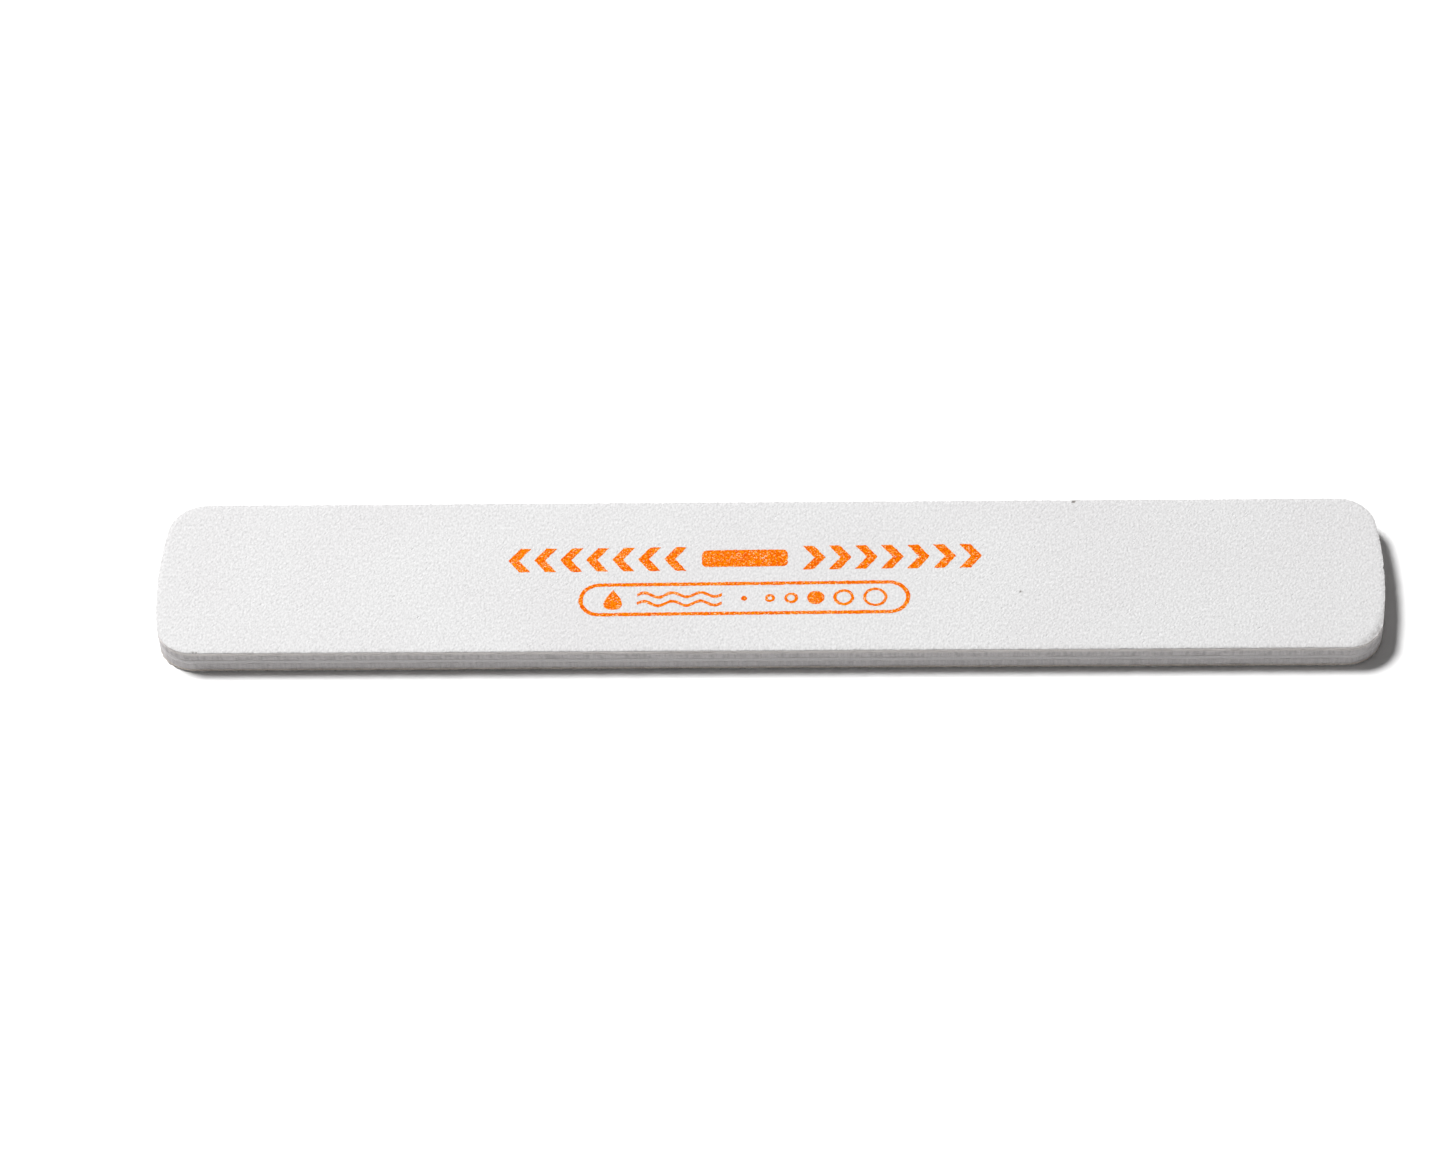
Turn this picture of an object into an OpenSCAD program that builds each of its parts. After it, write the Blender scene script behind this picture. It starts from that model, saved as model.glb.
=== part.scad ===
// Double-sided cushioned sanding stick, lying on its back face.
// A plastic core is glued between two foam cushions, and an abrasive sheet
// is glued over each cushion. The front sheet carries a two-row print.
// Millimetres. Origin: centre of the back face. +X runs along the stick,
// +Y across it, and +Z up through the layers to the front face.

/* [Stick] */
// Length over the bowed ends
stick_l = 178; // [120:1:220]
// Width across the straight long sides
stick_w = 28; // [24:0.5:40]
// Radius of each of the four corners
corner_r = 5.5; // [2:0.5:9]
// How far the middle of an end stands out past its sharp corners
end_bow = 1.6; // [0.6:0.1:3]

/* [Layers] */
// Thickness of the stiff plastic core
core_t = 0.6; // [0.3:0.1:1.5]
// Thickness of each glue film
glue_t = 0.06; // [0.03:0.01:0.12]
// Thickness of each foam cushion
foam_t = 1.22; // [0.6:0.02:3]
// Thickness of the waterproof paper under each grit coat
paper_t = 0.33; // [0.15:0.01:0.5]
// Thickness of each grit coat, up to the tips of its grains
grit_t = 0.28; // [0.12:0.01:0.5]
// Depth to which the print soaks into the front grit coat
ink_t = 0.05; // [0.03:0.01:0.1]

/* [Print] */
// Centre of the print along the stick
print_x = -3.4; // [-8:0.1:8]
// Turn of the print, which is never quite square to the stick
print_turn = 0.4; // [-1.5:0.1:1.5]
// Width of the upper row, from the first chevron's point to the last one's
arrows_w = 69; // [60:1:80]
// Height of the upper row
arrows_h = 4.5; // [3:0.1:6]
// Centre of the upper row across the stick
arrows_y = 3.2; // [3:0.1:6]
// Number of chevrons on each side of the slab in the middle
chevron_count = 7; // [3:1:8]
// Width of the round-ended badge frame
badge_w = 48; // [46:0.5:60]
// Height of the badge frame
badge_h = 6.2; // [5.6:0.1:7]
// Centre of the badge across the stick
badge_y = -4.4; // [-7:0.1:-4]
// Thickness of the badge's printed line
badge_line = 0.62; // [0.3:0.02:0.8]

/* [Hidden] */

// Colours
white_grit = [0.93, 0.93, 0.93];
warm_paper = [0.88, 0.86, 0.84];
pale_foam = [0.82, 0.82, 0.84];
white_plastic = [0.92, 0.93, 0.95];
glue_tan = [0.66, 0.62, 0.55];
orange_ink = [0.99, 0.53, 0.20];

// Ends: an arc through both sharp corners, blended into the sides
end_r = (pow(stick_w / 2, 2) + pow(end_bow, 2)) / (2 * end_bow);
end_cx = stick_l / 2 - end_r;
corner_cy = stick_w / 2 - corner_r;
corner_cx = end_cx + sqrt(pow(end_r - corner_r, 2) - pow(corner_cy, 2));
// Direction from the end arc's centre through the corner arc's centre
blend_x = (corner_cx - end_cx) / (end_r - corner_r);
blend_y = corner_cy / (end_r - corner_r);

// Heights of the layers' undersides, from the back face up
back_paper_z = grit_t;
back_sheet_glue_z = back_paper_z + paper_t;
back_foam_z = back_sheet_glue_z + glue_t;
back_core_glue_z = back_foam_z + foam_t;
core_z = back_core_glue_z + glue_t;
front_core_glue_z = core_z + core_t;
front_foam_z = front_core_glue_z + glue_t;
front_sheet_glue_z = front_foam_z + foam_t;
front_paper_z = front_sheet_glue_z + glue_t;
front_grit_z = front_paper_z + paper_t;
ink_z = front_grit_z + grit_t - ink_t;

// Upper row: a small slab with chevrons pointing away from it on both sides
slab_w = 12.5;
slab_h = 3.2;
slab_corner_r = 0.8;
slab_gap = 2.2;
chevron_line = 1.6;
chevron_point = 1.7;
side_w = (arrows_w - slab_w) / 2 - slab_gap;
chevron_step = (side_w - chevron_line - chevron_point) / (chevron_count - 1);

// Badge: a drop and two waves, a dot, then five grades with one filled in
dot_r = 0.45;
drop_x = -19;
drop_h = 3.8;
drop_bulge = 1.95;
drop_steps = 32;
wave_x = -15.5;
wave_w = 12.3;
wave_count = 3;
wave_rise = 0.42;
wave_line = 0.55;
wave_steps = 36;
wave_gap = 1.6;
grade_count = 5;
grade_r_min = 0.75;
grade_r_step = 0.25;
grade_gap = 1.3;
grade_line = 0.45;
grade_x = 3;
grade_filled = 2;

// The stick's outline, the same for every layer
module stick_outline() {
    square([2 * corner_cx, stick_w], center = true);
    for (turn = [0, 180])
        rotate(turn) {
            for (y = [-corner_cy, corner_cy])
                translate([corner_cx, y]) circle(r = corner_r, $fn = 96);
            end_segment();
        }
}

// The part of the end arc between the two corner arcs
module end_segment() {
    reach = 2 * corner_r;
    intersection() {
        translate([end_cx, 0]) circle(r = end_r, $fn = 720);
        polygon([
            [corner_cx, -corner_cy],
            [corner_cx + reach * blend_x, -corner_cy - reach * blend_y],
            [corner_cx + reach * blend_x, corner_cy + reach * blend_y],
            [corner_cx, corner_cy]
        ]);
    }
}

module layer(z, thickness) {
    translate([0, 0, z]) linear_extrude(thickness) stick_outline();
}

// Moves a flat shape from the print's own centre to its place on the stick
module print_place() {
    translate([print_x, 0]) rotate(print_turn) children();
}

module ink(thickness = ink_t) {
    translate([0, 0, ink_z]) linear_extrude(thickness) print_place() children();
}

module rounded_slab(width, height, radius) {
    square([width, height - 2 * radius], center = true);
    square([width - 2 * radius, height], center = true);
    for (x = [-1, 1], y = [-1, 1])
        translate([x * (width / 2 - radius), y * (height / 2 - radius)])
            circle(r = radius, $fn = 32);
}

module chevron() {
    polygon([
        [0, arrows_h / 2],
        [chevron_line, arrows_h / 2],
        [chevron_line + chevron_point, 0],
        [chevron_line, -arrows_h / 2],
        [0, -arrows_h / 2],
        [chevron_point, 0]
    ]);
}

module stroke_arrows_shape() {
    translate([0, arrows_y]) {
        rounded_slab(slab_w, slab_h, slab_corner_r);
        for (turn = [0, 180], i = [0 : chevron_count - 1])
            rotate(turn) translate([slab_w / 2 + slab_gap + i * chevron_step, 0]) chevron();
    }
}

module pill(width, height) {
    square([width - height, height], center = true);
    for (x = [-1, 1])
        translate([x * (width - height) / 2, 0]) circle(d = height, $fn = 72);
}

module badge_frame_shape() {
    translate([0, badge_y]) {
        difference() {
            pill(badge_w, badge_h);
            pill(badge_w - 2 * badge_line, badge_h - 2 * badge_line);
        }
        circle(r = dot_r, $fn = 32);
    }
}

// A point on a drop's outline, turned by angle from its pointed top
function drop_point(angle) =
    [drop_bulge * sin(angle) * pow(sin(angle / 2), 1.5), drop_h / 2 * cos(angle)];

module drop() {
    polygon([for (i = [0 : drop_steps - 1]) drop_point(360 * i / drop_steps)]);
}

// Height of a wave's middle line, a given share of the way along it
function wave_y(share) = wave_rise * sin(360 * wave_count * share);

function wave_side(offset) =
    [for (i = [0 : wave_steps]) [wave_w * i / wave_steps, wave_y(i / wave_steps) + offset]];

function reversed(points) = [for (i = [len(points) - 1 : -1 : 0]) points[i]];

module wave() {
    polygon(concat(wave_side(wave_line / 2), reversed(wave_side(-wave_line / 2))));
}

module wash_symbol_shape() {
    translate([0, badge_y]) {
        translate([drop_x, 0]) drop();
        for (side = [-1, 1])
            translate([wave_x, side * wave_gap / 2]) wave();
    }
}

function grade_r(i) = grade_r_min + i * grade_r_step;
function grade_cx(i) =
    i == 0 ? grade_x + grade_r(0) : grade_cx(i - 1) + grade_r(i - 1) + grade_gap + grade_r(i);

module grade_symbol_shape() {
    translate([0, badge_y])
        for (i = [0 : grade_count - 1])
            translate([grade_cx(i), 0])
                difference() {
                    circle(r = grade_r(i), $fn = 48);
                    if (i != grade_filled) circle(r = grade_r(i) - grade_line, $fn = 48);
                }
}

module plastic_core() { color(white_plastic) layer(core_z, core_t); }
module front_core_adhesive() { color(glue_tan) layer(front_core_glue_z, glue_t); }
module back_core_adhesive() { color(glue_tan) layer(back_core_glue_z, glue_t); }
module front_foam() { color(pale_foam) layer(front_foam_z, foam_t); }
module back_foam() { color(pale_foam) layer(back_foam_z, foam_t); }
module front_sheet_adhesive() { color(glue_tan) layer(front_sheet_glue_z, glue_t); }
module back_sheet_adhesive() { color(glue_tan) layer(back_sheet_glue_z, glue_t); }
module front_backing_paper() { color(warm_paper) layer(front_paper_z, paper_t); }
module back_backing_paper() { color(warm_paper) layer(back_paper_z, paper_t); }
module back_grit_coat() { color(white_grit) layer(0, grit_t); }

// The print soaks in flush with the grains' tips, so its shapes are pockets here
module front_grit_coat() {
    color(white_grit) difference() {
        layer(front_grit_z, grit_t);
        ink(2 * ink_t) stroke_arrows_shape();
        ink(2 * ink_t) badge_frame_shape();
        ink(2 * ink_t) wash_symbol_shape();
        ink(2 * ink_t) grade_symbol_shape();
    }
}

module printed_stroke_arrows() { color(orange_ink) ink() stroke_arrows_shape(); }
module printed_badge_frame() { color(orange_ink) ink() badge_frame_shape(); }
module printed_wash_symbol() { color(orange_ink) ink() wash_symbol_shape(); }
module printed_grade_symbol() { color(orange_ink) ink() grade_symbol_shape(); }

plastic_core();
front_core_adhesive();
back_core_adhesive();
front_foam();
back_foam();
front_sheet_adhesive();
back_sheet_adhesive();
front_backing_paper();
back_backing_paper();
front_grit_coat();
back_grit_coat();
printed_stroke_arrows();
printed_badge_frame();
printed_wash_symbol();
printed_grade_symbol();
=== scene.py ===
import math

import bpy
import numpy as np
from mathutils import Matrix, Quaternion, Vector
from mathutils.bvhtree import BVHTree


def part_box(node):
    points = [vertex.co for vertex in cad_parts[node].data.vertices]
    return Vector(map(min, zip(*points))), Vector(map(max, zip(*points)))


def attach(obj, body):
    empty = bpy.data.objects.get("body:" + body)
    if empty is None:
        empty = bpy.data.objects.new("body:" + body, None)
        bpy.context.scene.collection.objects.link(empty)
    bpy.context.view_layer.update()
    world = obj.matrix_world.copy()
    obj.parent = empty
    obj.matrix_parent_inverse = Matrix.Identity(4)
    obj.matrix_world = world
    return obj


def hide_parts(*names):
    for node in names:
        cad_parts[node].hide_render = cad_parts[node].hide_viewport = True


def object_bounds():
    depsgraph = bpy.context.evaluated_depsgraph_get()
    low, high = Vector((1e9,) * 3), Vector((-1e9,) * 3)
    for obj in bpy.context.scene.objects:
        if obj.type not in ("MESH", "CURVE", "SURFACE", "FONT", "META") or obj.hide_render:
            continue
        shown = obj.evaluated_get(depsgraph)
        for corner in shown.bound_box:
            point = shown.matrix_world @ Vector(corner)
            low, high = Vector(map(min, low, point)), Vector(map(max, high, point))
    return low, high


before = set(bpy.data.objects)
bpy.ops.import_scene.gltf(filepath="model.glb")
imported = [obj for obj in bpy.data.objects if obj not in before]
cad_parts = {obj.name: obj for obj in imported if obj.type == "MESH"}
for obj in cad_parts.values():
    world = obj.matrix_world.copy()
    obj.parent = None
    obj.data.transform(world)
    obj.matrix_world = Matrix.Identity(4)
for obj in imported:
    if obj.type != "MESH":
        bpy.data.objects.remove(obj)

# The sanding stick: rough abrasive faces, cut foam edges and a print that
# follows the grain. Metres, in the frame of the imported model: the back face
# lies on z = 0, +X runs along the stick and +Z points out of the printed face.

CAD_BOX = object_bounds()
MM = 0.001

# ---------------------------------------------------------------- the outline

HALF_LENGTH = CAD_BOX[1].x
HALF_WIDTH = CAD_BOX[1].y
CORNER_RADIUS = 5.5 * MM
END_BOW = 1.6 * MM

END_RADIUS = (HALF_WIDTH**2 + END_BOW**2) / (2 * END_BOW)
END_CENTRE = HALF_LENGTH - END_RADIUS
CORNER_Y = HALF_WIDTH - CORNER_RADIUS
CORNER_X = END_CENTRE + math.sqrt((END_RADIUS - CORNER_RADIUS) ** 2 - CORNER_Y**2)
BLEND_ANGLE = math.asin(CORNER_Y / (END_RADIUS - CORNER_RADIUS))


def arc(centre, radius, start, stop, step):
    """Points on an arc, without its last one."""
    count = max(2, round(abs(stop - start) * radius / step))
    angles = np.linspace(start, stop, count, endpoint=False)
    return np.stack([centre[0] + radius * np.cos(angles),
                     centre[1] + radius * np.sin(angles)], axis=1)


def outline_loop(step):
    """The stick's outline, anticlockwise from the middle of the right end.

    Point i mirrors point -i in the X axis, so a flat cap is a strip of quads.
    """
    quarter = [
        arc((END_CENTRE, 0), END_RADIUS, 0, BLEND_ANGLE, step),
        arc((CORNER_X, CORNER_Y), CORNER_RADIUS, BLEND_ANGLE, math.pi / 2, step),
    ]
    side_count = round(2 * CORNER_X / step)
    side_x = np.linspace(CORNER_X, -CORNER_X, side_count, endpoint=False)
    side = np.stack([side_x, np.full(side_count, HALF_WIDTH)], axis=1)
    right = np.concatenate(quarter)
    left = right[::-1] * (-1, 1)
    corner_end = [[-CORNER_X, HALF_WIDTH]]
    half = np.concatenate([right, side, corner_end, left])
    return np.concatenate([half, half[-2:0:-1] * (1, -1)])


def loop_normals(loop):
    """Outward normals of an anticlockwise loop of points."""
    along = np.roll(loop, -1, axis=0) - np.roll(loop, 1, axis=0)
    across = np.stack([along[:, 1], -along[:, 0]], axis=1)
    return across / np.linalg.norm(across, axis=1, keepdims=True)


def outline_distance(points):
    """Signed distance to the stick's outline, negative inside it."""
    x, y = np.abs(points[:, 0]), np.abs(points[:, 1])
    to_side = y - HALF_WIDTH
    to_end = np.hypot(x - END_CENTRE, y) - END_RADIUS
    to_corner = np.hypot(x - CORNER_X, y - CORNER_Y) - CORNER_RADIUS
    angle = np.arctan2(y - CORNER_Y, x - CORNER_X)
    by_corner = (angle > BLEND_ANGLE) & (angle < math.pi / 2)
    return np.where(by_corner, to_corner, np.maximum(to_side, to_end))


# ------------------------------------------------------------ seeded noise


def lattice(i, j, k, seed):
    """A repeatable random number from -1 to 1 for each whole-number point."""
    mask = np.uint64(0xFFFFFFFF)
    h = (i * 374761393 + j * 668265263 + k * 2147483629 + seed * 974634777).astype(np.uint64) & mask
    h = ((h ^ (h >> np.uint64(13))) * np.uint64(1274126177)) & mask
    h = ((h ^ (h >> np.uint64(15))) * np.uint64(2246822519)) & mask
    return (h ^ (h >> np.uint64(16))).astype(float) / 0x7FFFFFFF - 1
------
* What to work on *
Transcribe precisely the lines between the one that contains "plastic_core();" and the one that contains "for corner in", counting those two lines as part of the range.

* Result for this task *
plastic_core();
front_core_adhesive();
back_core_adhesive();
front_foam();
back_foam();
front_sheet_adhesive();
back_sheet_adhesive();
front_backing_paper();
back_backing_paper();
front_grit_coat();
back_grit_coat();
printed_stroke_arrows();
printed_badge_frame();
printed_wash_symbol();
printed_grade_symbol();
=== scene.py ===
import math

import bpy
import numpy as np
from mathutils import Matrix, Quaternion, Vector
from mathutils.bvhtree import BVHTree


def part_box(node):
    points = [vertex.co for vertex in cad_parts[node].data.vertices]
    return Vector(map(min, zip(*points))), Vector(map(max, zip(*points)))


def attach(obj, body):
    empty = bpy.data.objects.get("body:" + body)
    if empty is None:
        empty = bpy.data.objects.new("body:" + body, None)
        bpy.context.scene.collection.objects.link(empty)
    bpy.context.view_layer.update()
    world = obj.matrix_world.copy()
    obj.parent = empty
    obj.matrix_parent_inverse = Matrix.Identity(4)
    obj.matrix_world = world
    return obj


def hide_parts(*names):
    for node in names:
        cad_parts[node].hide_render = cad_parts[node].hide_viewport = True


def object_bounds():
    depsgraph = bpy.context.evaluated_depsgraph_get()
    low, high = Vector((1e9,) * 3), Vector((-1e9,) * 3)
    for obj in bpy.context.scene.objects:
        if obj.type not in ("MESH", "CURVE", "SURFACE", "FONT", "META") or obj.hide_render:
            continue
        shown = obj.evaluated_get(depsgraph)
        for corner in shown.bound_box:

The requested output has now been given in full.